We do not know how the US’ rather unique experiment will end; whether inflation will just flash up to then moderate, as many believe, or if we will live again through the inflationary hell of the 1970s. Yet for the time being, optimism about America’s economic recovery, doped with those lavish handouts and unfettered by a highly successful inoculation campaign, carry the day. As a result, the US currency is appreciating, supported additionally by widening interest rate differentials with other currencies, most notably the euro. This is bad news for gold investors.

It always takes much longer for gold to appreciate in value than we would expect, as I have tried to outline above. In real, inflation-adjusted prices this may not happen at all. But this is not the only bad news for my friend. This time around, gold bugs will be tested for their patience even more cruelly than in the past. Millennials and the Robinhood-gambling Generation Z have no emotional attachment to gold.

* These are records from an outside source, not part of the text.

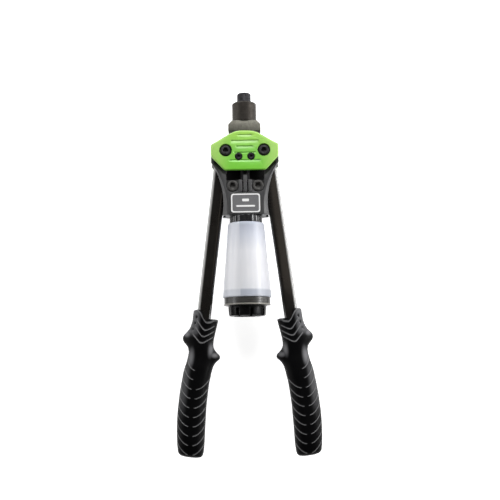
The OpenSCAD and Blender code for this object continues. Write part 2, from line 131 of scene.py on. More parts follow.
def inset(points, distance):
    """A convex outline with each of its sides moved inwards."""
    points = [np.array(p, float) for p in points]
    middle = sum(points) / len(points)
    lines = []
    for a, b in zip(points, points[1:] + points[:1]):
        normal = np.array([b[1] - a[1], a[0] - b[0]]) / np.linalg.norm(b - a)
        normal *= np.sign(normal @ (a - middle))
        lines.append((normal, normal @ a - distance))
    result = []
    for (n1, d1), (n2, d2) in zip(lines[-1:] + lines[:-1], lines):
        result.append(tuple(np.linalg.solve(np.array([n1, n2]), np.array([d1, d2]))))
    return result


def rounded_box(width, depth, radius, steps=8):
    """A rectangle about the origin with rounded corners."""
    w, d = width / 2, depth / 2
    return eased([(w, d), (w, -d), (-w, -d), (-w, d)], [radius] * 4, steps)


# ---------- Mesh pieces ----------

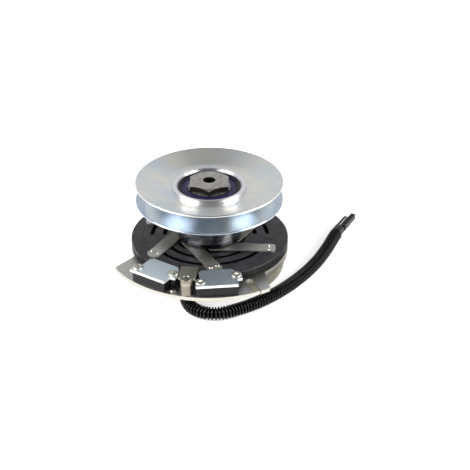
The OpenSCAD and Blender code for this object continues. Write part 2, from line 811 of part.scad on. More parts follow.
module pulley_bearing_outer() {
    color("#5e5f63")
        race(pulley_bearing_od / 2, pulley_bearing_od / 2 - pulley_race_t, pulley_bearing_z,
             pulley_bearing_w, pulley_pitch_r, pulley_ball_r, pulley_ball_rows);
}

module pulley_bearing_balls() {
    color("#d9dcdf")
        balls(pulley_ball_count, pulley_bearing_z, pulley_bearing_w, pulley_pitch_r, pulley_ball_r,
              pulley_ball_rows);
}

module seal(z) {
    color("#3d2b6b")
        ring(pulley_bearing_od / 2 - pulley_race_t, arbor_r + pulley_race_t + run_gap, z, seal_t);
}

module upper_seal() seal(pulley_bearing_top - seal_sink - seal_t);
module lower_seal() seal(pulley_bearing_z + seal_sink);

module at_spring(i) {
    rotate([0, 0, spring_turn + i * 360 / spring_count]) translate([0, -spring_offset, 0]) children();
}

module hub_rivets() {
    color("#b9b8b0")
        for (i = [0 : spring_count - 1])
            at_spring(i)
                translate([spring_start, 0, 0]) {
                    translate([0, 0, hub_z - spring_t - rivet_head_t])
                        cylinder(r = rivet_head_r, h = rivet_head_t);
                    translate([0, 0, hub_z - spring_t - eps])
                        cylinder(r = rivet_r, h = spring_t + hub_rivet_len);
                }
}

// a leaf spring is a bent strip: a side view swept across its width, cut to its plan
module spring_plan() {
    c = spring_corner_r;
    side = spring_w / 2;
    polygon(concat(
        arc([spring_back + c, c - side], c, 180, 270, 6), arc([spring_tip - c, c - side], c, 270, 360, 6),
        arc([spring_tip - c, side - c], c, 0, 90, 6), arc([spring_back + c, side - c], c, 90, 180, 6)));
}

module leaf_spring(i) {
    lift = spring_rise;
    far = 2 * spring_tip;
    cut_z = spring_z - over;
    cut_h = spring_rise + spring_t + 2 * over;
    color("#a5a08f")
        difference() {
            at_spring(i)
                intersection() {
                    translate([0, spring_w / 2 + over, spring_z])
                        rotate([90, 0, 0])
                            linear_extrude(spring_w + 2 * over)
                                polygon([[-far, lift], [spring_ramp[0], lift], [spring_ramp[1], 0],
                                         [far, 0], [far, spring_t], [spring_ramp[1], spring_t],
                                         [spring_ramp[0], lift + spring_t], [-far, lift + spring_t]]);
                    translate([0, 0, cut_z]) linear_extrude(cut_h) spring_plan();
                }
            translate([0, 0, cut_z]) cylinder(r = hub_bore_r, h = cut_h);
            at_spring(i) {
                translate([spring_start, 0, cut_z]) cylinder(r = rivet_r + fit_gap, h = cut_h);
                for (side = [-1, 1])
                    translate([spring_rivet_at, side * tip_rivet_y, cut_z])
                        cylinder(r = tip_rivet_r + fit_gap, h = cut_h);
            }
        }
}

module leaf_spring_1() leaf_spring(0);
module leaf_spring_2() leaf_spring(1);
module leaf_spring_3() leaf_spring(2);
module leaf_spring_4() leaf_spring(3);
module leaf_spring_5() leaf_spring(4);
module leaf_spring_6() leaf_spring(5);

// ---- the armature, which slides on its springs ----

module armature() {
    color("#38363a")
        difference() {
            rotate_extrude()
                polygon([[armature_bore_r, armature_z], [armature_r - rim_chamfer, armature_z],
                         [armature_r, armature_z + rim_chamfer], [armature_r, armature_top - rim_chamfer],
                         [armature_r - rim_chamfer, armature_top], [armature_bore_r, armature_top]]);
            for (r = slot_rings, span = slot_spans)
                arc_slot(r, armature_slot_w, span[0], span[1], armature_z - over, armature_t + 2 * over);
            for (i = [0 : spring_count - 1], side = [-1, 1])
                at_spring(i)
                    translate([spring_rivet_at, side * tip_rivet_y, armature_z - over])
                        cylinder(r = tip_rivet_r + fit_gap, h = armature_t + 2 * over);
        }
}

module armature_rivets() {
    color("#c3c1b8")
        for (i = [0 : spring_count - 1], side = [-1, 1])
            at_spring(i)
                translate([spring_rivet_at, side * tip_rivet_y, 0]) {
                    translate([0, 0, armature_z + 0.3])
                        cylinder(r = tip_rivet_r, h = armature_t + spring_t);
                    translate([0, 0, armature_top + spring_t])
                        rotate_extrude()
                            polygon(concat([[0, 0], [tip_head_r, 0], [tip_head_r, 0.2]],
                                arc([tip_head_r - 0.8, 0.2], 0.8, 0, 90, 4), [[0, 1]]));
                }
}

field_shell();
field_bracket();
coil_bobbin();
coil_winding();
coil_potting();
coil_leads();
field_bearing_outer();
field_bearing_balls();
field_bearing_seals();
wire_grommet();
loom();
connector_housing();
connector_terminals();
brake_magnet_left();
brake_magnet_right();
brake_plate_left();
brake_plate_right();
brake_screws();
stop_post();
post_bolt();
stop_tab();
bracket_rivet();
arbor();
rotor();
friction_ring();
field_bearing_inner();
rotor_snap_ring();
bearing_spacer();
pulley_bearing_inner();
pulley_hub();
upper_flange();
lower_flange();
pulley_bearing_outer();
pulley_bearing_balls();
upper_seal();
lower_seal();
hub_rivets();
leaf_spring_1();
leaf_spring_2();
leaf_spring_3();
leaf_spring_4();
leaf_spring_5();
leaf_spring_6();
armature();
armature_rivets();
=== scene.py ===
# %% [markdown]
# # An electromagnetic clutch, finished in Blender
# The CAD model already holds every rigid piece at its true size, place and joint. This lesson
# lights it, gives each piece the finish of its real material, and models the pieces that a CAD
# program draws too plainly, such as the corrugated loom and the moulded connector.
# The frame comes first: it brings in the CAD pieces, one object each, in metres.

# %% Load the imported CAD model
import math

import bmesh
import bpy
from mathutils import Matrix, Vector


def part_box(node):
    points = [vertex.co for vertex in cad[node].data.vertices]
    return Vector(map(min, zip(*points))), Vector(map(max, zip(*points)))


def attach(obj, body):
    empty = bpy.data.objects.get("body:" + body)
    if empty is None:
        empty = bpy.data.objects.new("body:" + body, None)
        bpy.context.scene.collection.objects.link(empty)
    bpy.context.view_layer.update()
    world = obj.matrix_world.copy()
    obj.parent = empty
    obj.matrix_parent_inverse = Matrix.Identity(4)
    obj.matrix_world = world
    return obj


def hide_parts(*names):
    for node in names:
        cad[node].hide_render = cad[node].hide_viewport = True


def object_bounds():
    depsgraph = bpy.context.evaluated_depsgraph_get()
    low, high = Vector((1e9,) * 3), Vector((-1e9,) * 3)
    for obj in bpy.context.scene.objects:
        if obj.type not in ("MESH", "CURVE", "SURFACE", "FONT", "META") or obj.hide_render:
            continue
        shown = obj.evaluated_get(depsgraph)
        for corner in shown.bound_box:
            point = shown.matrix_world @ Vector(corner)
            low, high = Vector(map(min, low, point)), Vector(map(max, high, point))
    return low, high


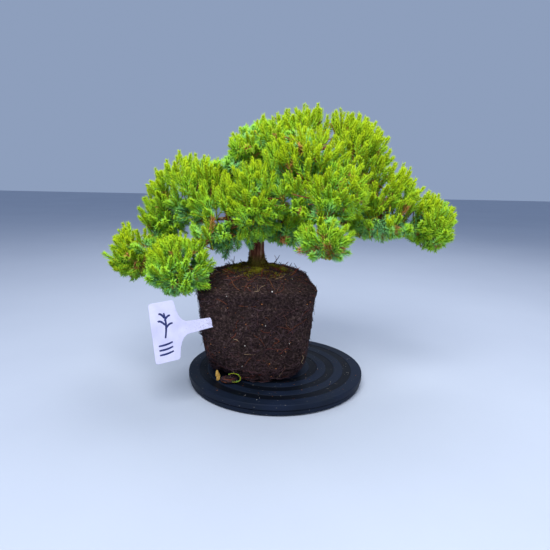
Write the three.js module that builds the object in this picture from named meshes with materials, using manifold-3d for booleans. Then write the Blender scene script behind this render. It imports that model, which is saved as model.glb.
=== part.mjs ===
// A young procumbens juniper with its bare, square root ball, standing on a ball-bearing turntable.
// Millimetres, +Z up. The origin is on the turntable's spin axis, at the surface that it rests on.
import * as THREE from "three";
import { mergeVertices } from "three/addons/utils/BufferGeometryUtils.js";
import Module from "manifold-3d";

const wasm = await Module();
wasm.setup();

// ---- Driving dimensions ---------------------------------------------------------------------

const GAP = 0.3; // between pieces that touch

// Turntable: rubber pad, base, ball bearing and plate, from the bottom up.
const TURNTABLE_RADIUS = 100;
const PAD_THICKNESS = 1.2;
const PAD_INSET = 7; // the pad's edge, in from the plate's rim
const BASE_THICKNESS = 4.9;
const BASE_INSET = 1.5; // the base's rim, in from the plate's rim
const RUNNING_GAP = 0.8; // between the base and the turning plate
const PLATE_THICKNESS = 6.2;
const RIM_BEVEL = 1.2;
const BAND_INSET = 12; // the plate's outer raised band
const BAND_WIDTH = 9.8; // each sunk band, and each raised band between two of them
const BAND_DEPTH = 0.5;
const BAND_COUNT = 4;

const RACE_RADIUS = 60;
const BEARING_BALL_DIAMETER = 4;
const BEARING_BALL_COUNT = 8;
const BEARING_PLAY = 0.4; // around each bearing ball
const CAGE_THICKNESS = 1.6;
const CAGE_WIDTH = 12;
const CAGE_PLAY = 0.8; // at the cage's inner and outer edge

const BOLT_RADIUS = 3;
const BOLT_HEAD_RADIUS = 8;
const BOLT_HEAD_HEIGHT = 1.4;
const BOLT_REACH = 4.2; // into the plate
const WASHER_RADIUS = 10;
const WASHER_THICKNESS = 1;

// Root ball: the shape that its square nursery pot left.
const ROOT_BALL_WIDTH = 126;
const ROOT_BALL_HEIGHT = 104; // to the top edge of its sides
const ROOT_BALL_TAPER = 9; // how much narrower each side is at the foot
const FOOT_ROUNDING = 5; // how much further its foot draws in
const ROOT_BALL_X = -24;
const ROOT_BALL_YAW = THREE.MathUtils.degToRad(5);
const MOUND_HEIGHT = 16; // the top's rise to the trunk
const ROUGHNESS = 1.5; // of the mat of roots
const CRUMBLE_RADIUS = 26; // around each broken lower corner

// Tree.
const TRUNK_RADIUS = 9.8;
const TRUNK_TIP_RADIUS = 2;
const ROOT_FLARE = 2.6; // added to the trunk's radius where it meets the soil
const TRUNK_OFFSET = 2; // to the right of the root ball's middle
const TRUNK_DEPTH = 8; // of the trunk's foot below the mound's top
const LIMB_RADIUS = 3.6;
const LIMB_TIP_RADIUS = 1.2;
const MOSS_HEIGHT = 5;

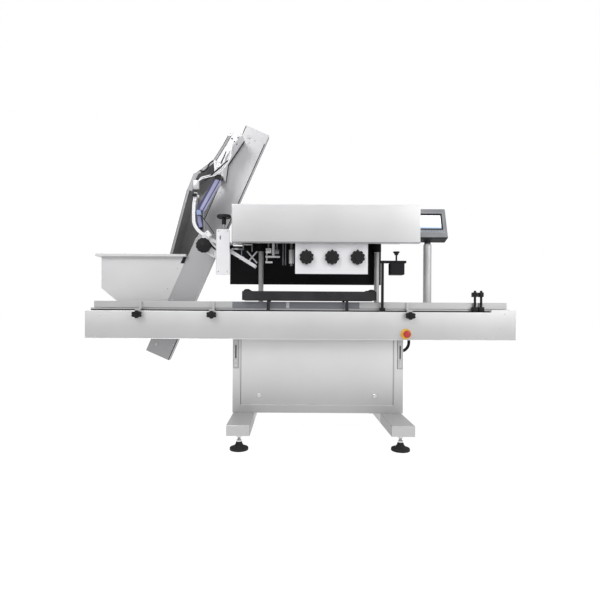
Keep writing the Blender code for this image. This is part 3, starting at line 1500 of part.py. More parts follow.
def build():
    clear_scene()
    machine = empty("machine", location=(CONVEYOR_SHIFT, 0, 0))
    head = empty("head", machine)
    elevator = empty(
        "elevator", head, (ELEVATOR_X, ELEVATOR_Y, ELEVATOR_Z), (0, ELEVATOR_TILT, 0)
    )
    slide = empty("chute_slide", head)
    swivel = empty("hmi_swivel", machine, (HMI_POST_X, HMI_POST_Y, HMI_POST_TOP))

    cabinet(machine)
    cabinet_door(machine)
    foot_beam(machine, "foot_beam_left", LEFT_BEAM_X)
    foot_beam(machine, "foot_beam_right", RIGHT_BEAM_X)
    levelling_feet(machine)
    control_backplate(machine)
    lift_actuator(machine)

    skirt(machine, "conveyor_front_skirt", FRONT_SKIRT_Y, 1)
    skirt(machine, "conveyor_rear_skirt", REAR_SKIRT_Y, -1)
    conveyor_bed(machine)
    conveyor_chain(machine)
    conveyor_shafts(machine)
    conveyor_gearmotor(machine)
    guide_rail(machine, "guide_rail_front", -1)
    guide_rail(machine, "guide_rail_rear", 1)
    guide_knobs(machine)
    gripper(machine, "gripper_front", -1)
    gripper(machine, "gripper_rear", 1)

    head_frame(head)
    lift_columns(head)
    hood(head)
    knob_plate(head)
    spindle_knobs(head)
    capping_spindles(head)
    head_gearmotor(head)

    elevator_casing(elevator)
    elevator_back_cover(elevator)
    elevator_belt(elevator)
    elevator_rollers(elevator)
    elevator_front_cover(head)
    hopper(head)
    chute_head(head)

    chute(slide)
    chute_strip(slide)
    chute_knob(slide)
    chute_post(head)
    chute_handwheel(head)

    hmi_post(machine)
    hmi_housing(swivel)
    stop_button(machine)
    sensor_stand(machine)
    cable_conduit(machine)


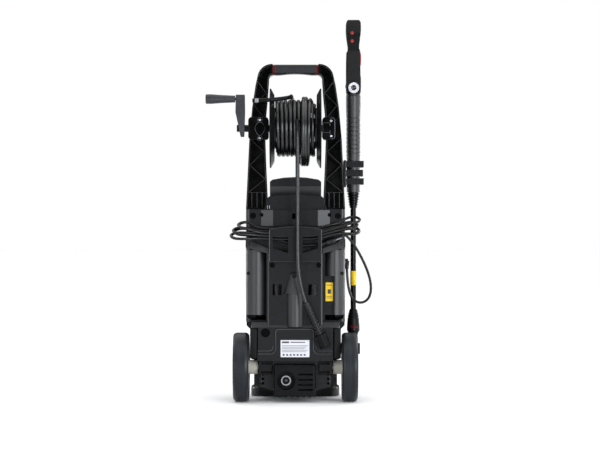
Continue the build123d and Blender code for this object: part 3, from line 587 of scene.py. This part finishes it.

They see the strictly limited supply of Bitcoin and other crypto currencies as a much handier tool to bet against inflation, and many professional investors seem to agree.

Rising investment in cryptos will corrode the inflation-busting credentials of gold and its importance as an investment class. As a greying member of Generation X, I wonder why nobody seems to be bothered by raided e-wallets, malware and many other crypto frailties. Gold coins had at least the power to endure. For my friend and his hasty investment in gold to turn a profit, not even entrenched inflation will be much of a help. What he’d need is a thunderous crash of Bitcoin instead.

The purpose of this column is to broaden readers’ general financial knowledge and it should not be interpreted as presenting investment advice, or advice on the buying and selling of financial products.